Scientists describe the open-loop as “interpersonal limbic regulation”; one person transmits signals that can alter hormone levels, cardiovascular functions, sleep rhythms, even immune functions, inside the body of another. That’s how couples are able to trigger surges of oxytocin in each other’s brains, creating a pleasant, affectionate feeling. But in all aspects of social life, our physiologies intermingle. Our limbic system’s open-loop design lets other people change our very physiology and hence, our emotions.
Even though the open-loop is so much a part of our lives, we usually don’t notice the process. Scientists have captured the attunement of emotions in the laboratory by measuring the physiology – such as heart rate – of two people sharing a good conversation. As the interaction begins, their bodies operate at different rhythms. But after 15 minutes, the physiological profiles of their bodies look remarkably similar.

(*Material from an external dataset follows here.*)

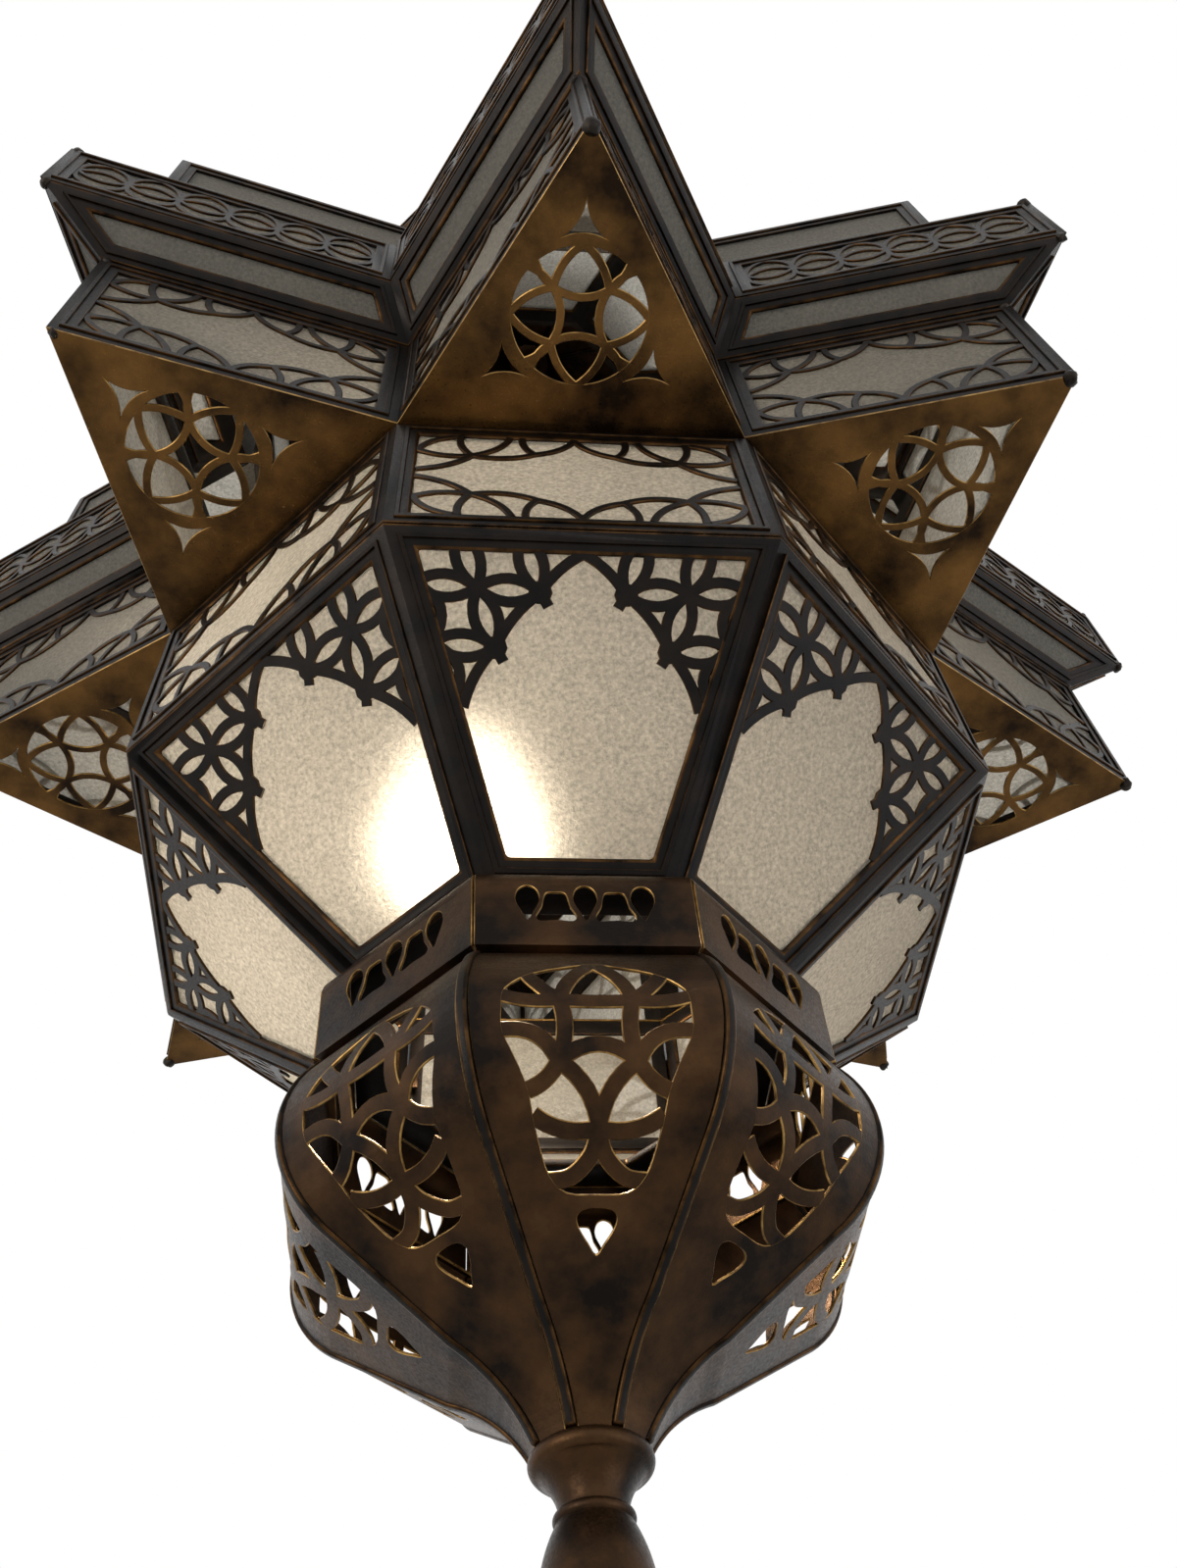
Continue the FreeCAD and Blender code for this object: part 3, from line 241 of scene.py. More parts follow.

Researchers have seen again and again how emotions spread irresistibly in this way whenever people are near one another. As far back as 1981, psychologists Howard Friedman and Ronald Riggio found that even completely nonverbal expressiveness can affect other people. For example, when three strangers sit facing one other in silence for a minute or two, the most emotionally expressive of the three transmits his or her mood to the other two – without a single word being spoken.
The same holds true in the office, boardroom, or shop floor; group members inevitably “catch” feelings from one another. In 2000, Caroline Bartel at New York University and Richard Saavedra at the University of Michigan found that in 70 work teams across diverse industries, people in meetings together ended up sharing moods – both good and bad – within two hours. One study asked teams of nurses and accountants to monitor their moods over weeks; researchers discovered that their emotions tracked together, and they were largely independent of each team’s shared hassles. Groups, therefore, like individuals, ride emotional rollercoasters, sharing everything from jealousy to angst to euphoria. A good mood, incidentally, spreads most swiftly by the judicious use of humor.